One of the pleasant things of independent music is that it often surprises you. Must be that it takes strong willed musicians to get their craft in the open without backing of a company. Now take the current release from Bill Thurman for instance. I happen to know Bill from a discussion group and have always thought of him as a fiddler (using the word with respect, as that is one hell of an instrument to get some serious tone out of). But on this EP, Bill turns out to be quite the multi instrumentalist. On the list are piano, B3 organ, gut string guitar, acoustic bass, percussion and violin / fiddle. And on top of that, he sings too. And not half bad either. Hallelujah gets a fine and convincing rendition, and Shady Groove will probably light up any square dancing fest. Not than I know anything about that, am just presuming :).
Bill’s vision on the 6 songs (all are traditionals or covers) is fine. In fact, my only point of concern would be the thing needs more songs to showcase all the facets of his many talents. Nice listen!
One of the joys of doing this, is the opportunity to bring unknown music to the fore. Well this is another perfect example of that. But first a question: do you think a band consisting of cello, upright bass, clarinets, drums and vocals can a) rock, b) sound like nothing you have ever heard before, or c) is something special?
Well, to me the right answer is d) all of the above. This outfit looks too crazy to work, but in reality this kicks major ass. Unique in many ways, yet rocks your socks off easily. The use of the German language does not distract at all (for me understanding that is easy, but that will not apply to everyone). It is a pity German is also the only language in which they correspond in booklet and website, but I am guessing that market is big enough for them to exist viably.
So if you like your music with a twist (think a mixture of progressive rock / metal / alternative / classical) and are not afraid to listen to songs you do not understand the lyrics of, but enjoy groove, melody and just powerful music, this might also be a great discovery for you. Go check it out! (I put a video from this album here a while ago).
Okay, this one I did not see coming. I did a review on the previous album from Rich Batsford, Valentine Court, which I still remember for the boldness of creating a solo piano album (as in piano being the sole thing you hear). On this new effort however, Rich hooked up a microphone and added his vocals. Not only lead, but also phenomenal harmonies. After reading he once was a member of a Beach Boys tribute band, I knew where those were coming from…

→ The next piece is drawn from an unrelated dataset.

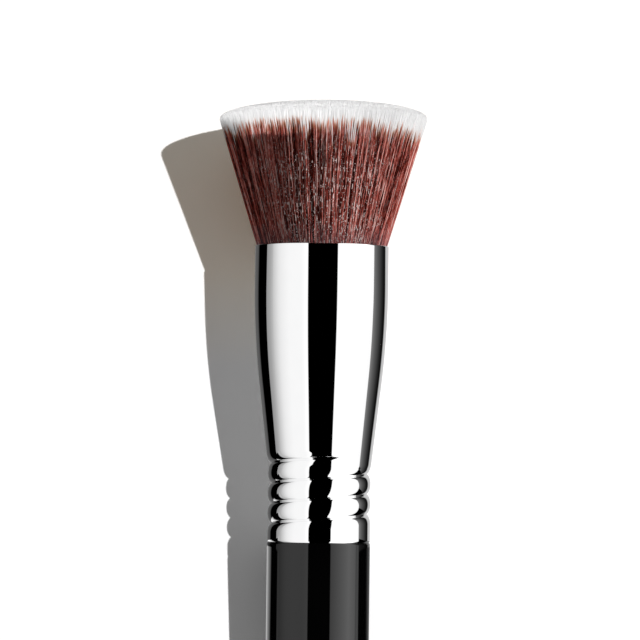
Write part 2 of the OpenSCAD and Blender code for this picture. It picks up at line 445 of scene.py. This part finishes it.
def groove_dip(angle, z):
    """How far the rolled groove sinks the ferrule's side in, at an angle in turns and a height."""
    dip = 0.0
    start = (angle - GROOVE_START) % 1.0
    for k in range(int(TURNS) + 1):
        turn = start + k
        if turn > TURNS:
            continue
        off = math.sqrt((z - GROOVE_FOOT - PITCH * turn) ** 2 + GROOVE_SOFT ** 2)
        reach = PITCH / 2
        if off >= reach:
            continue
        near_end = min(turn, TURNS - turn) / GROOVE_FADE
        lift = (GROOVE_DEPTH + GROOVE_RUNOUT) * (1 - near_end) ** 2 if near_end < 1 else 0.0
        bead = 1 - math.sqrt(1 - (1 - off / reach) ** 2)
        dip = max(dip, GROOVE_DEPTH * bead - lift)
    return dip


GROOVE_LOW = GROOVE_FOOT - PITCH / 2
GROOVE_HIGH = GROOVE_FOOT + PITCH * TURNS + PITCH / 2
GROOVE_STEP = 0.075


def ferrule_shell(material):
    """The plated shell with its bore. The groove's turns are pressed into the outside after the spin."""
    rows = int((GROOVE_HIGH - GROOVE_LOW) / GROOVE_STEP)
    zone = [GROOVE_LOW + (GROOVE_HIGH - GROOVE_LOW) * i / rows for i in range(rows + 1)]
    outside = blend((NECK_BORE_R, 0), (NECK_R - EDGE_DROP, 0), (NECK_R, EDGE_RUN), 0.1, 3)
    outside += blend((NECK_R - EDGE_DROP, 0), (NECK_R, EDGE_RUN), (NECK_R, NECK_LEN), 0.12, 3)
    outside += [(side_r(z), z) for z in zone]
    outside += [p for p in CONE if p[1] > GROOVE_HIGH + 0.1]
    outer_lip, inner_lip = (MOUTH_R, FERRULE_LEN), (MOUTH_R - WALL, FERRULE_LEN)
    outside += blend((MOUTH_R, CONE_TOP_Z), outer_lip, inner_lip, LIP)
    inside = blend(outer_lip, inner_lip, (MOUTH_R - WALL, CONE_TOP_Z), LIP)
    inside += [(r - WALL, z) for r, z in reversed(CONE) if z > TUBE_Z + 0.1]
    inside += [(bore_r(TUBE_Z), TUBE_Z), (NECK_BORE_R, NECK_WALL_Z), (NECK_BORE_R, 0.0)]
    bm = spun(outside + inside, FERRULE_STEPS)
    for vert in bm.verts:
        r = math.hypot(vert.co.x, vert.co.y)
        in_groove = GROOVE_LOW - 0.01 < vert.co.z < GROOVE_HIGH + 0.01
        if in_groove and r > max(NECK_BORE_R + 0.9, side_r(vert.co.z) - 0.02):
            turn = math.atan2(vert.co.y, vert.co.x) / (2 * math.pi)
            scale = 1 - groove_dip(turn, vert.co.z) / r
            vert.co.x *= scale
            vert.co.y *= scale
    return put_down(bm, "ferrule_shell", material)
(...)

Another cool thing are the small rhythmic variations in the songs. Quite sure many drummers would really hate to play along to those. Yet they are not important in the way that they dominate. It is more of a small arrangement aspect to spice the songs up. Talking of songs, prepare to be blown away with the total package. I would go as far as to suggest that if Rich recruited a band (in Coldplay style) he would have hit appeal. Top X-factor material for sure.

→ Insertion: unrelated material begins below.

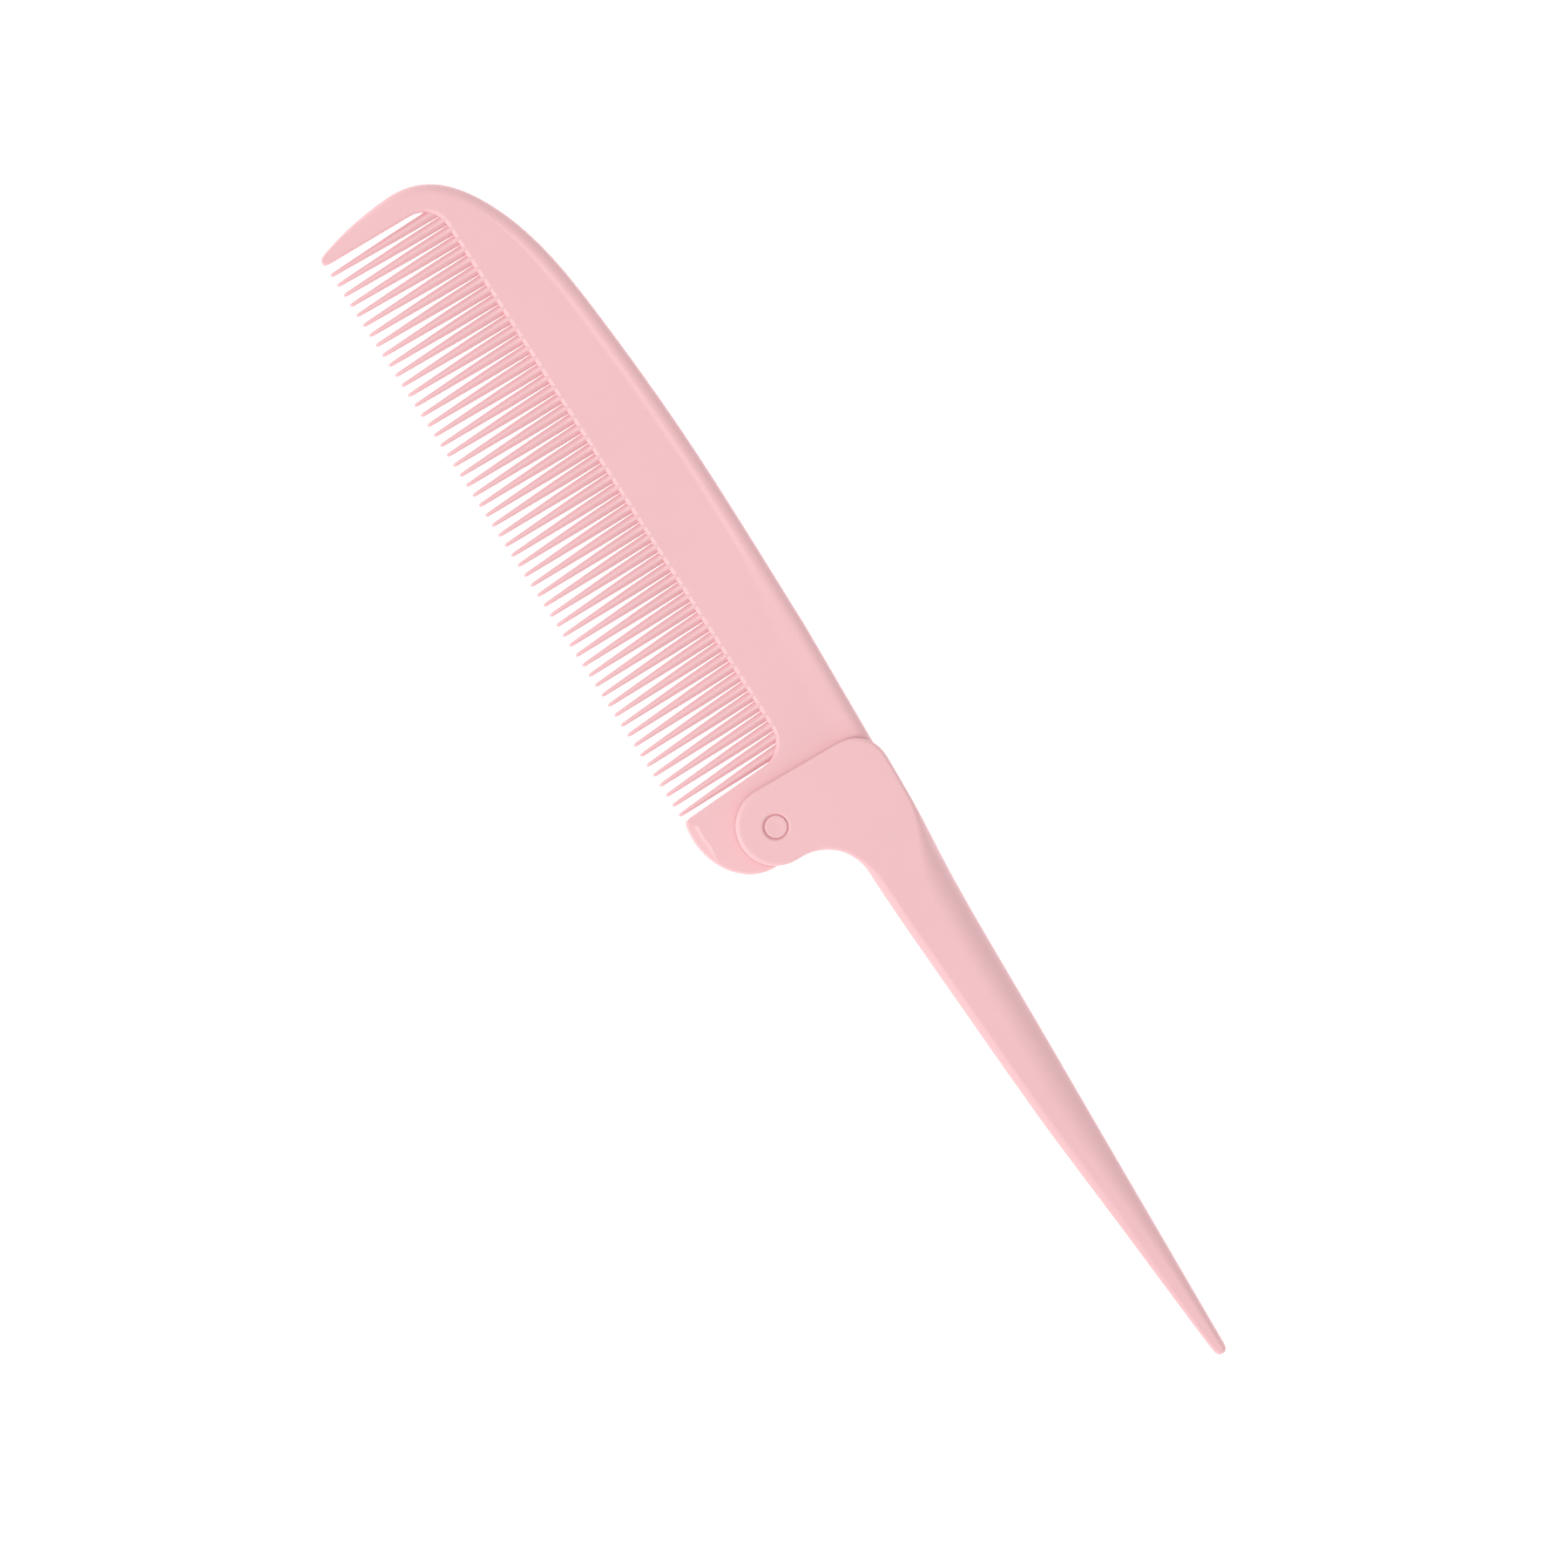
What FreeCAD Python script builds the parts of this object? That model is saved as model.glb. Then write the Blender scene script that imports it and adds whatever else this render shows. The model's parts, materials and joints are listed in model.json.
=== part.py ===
import FreeCAD, Part
import math
import os

os.makedirs("parts", exist_ok=True)
V = FreeCAD.Vector

# Folding rat tail comb, modelled open.
# The origin is on the pivot axis, at the flat back of the handle's head.
# +X runs from the tail to the far end of the comb, +Y towards the tooth tips,
# and +Z from the back of the head to its front.

# ---------------------------------------------------------------- thickness stack
CHEEK_THICK = 1.6
BODY_THICK = 3.0                # comb spine, guards and tang
SIDE_CLEARANCE = 0.1            # tang to each cheek
SLOT_WIDTH = BODY_THICK + 2 * SIDE_CLEARANCE
HEAD_THICK = SLOT_WIDTH + 2 * CHEEK_THICK
MID_Z = HEAD_THICK / 2

# ---------------------------------------------------------------- handle
KNUCKLE_R = 6.1                 # round end of the head, by the pivot
KNUCKLE_X = 0.15
HOLLOW_R = 7.5                  # hollow between the knuckle and the tail
HOLLOW_X = -13.4
HEAD_FRONT = KNUCKLE_X + KNUCKLE_R      # straight edge that crosses the comb
HEAD_BOTTOM = -19.9
HEAD_CORNER_R = 5.3
HEAD_EDGE_R = 0.5
NECK_X = -14.0                  # the head's plate ends and the tail's loft starts
TAIL_BACK = -19.3               # straight back edge of the tail
TAIL_END = -103.2
BULGE_FROM = -24.0              # the back edge swells from here to the head's bottom
BULGE_TO = -6.0

# Tail sections: x, y of the inner edge, thickness, width of the rounded back,
# width and height of the bevel on the inner edge.
TAIL_SECTIONS = [
    (NECK_X, -8.69, 6.4, 2.1, 0.9, 0.5),
    (-20.0, -9.05, 6.3, 3.9, 1.2, 0.6),
    (-40.0, -10.65, 5.5, 4.1, 1.2, 0.6),
    (-60.0, -12.40, 4.7, 4.0, 1.2, 0.6),
    (-80.0, -14.72, 3.7, 2.8, 1.1, 0.6),
    (-92.0, -16.05, 3.0, 1.9, 0.8, 0.5),
    (-102.3, -17.25, 2.3, 1.1, 0.6, 0.4),
]
TIP_SECTION = (TAIL_END, -17.85, 1.2, 0.5, 0.3, 0.3)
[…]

Because if anything, this album is a joy from beginning to end. His vocals have great charm and, coupled with his impeccable piano playing, create moods that I cannot resist. In fact I think anyone with even the littlest interest in music will fall in love with this. It may be a mindfulmess (yeah, took me a while to figure out), but that mind sure creates beautiful things. BUY!
Site regulars will have probably have read my posts about Savatage, Jon Oliva’s Pain, Circle II Circle and maybe even some of the classical stuff. So they will understand why the most successful enterprise that involves Paul O’Neill or Jon Oliva also gets a feature here. Of course that would be Trans-Siberian Orchestra.
To me, it is kind of hard to explain why this thing really took off in the USA. I mean, it is not that different from what Savatage did. Yet somehow this seems to work a lot better in the public eye. Not that I care much about that, I just love that combination of classical themes with pompous rock music. Especially when I get to hear people like Jay Pierce, Jeff Scott Soto, Tom Hockenberry or Jennifer Cella singing. And with a cast of players like Paul and Jon, together with Al Pitrelli, Chris Caffery, Johnny Lee Middleton or Jeff Plate (read Savatage) amongst a whole bunch of other great musicians, choirs and orchestra and all, you will not hear me complain.
This, being the fifth release, is a continuation of what we have heard before. And I don’t mean that in a negative way. Yes, I like bands to develop, but I can understand why the concept that is Trans-Siberian Orchestra is carefully guarded. And as long as they deliver the goods, and all those people show up at the concerts, you can expect them to keep going at it. Man, they are even bringing it to Europe now. Grandiose, and if the styles mentioned are tingling your spine as well, you should give them a listen!
This album is a real labour of love from the Aland islands in Finland with the Finnish national instrument the Kantele having the major role. Musician Stäni Steinbock (a regular contributor to the Music Thoughts group) not only recorded 23 of his songs, but produced, mixed and did the artwork as well. So he is quite a busy guy!
The music on this album is pretty hard to categorize for me. Besides the kantele we hear slide guitar, cello, violin, keyboards, clarinet, occasional drums and various other less common instruments. So perhaps qualifying it as a mixture of folk and classical music comes close.
With this information up front, it will probably not come as a surprise that this is a very mellow album. For my regular taste that is. But that is not saying this cannot be enjoyed. Better yet, some songs and melodies are very beautiful. The Sun Cat for example is a very uplifting song with a simple and effective melody. Stäni sent me a little story to go with every song, but even without that, the mainly instrumental music has a way of getting your imagination fired quickly. And that is added value!
So maybe not for everyone, I still want to encourage you to check this out if you have a broad taste in music or can easily delve into all things folk or classical.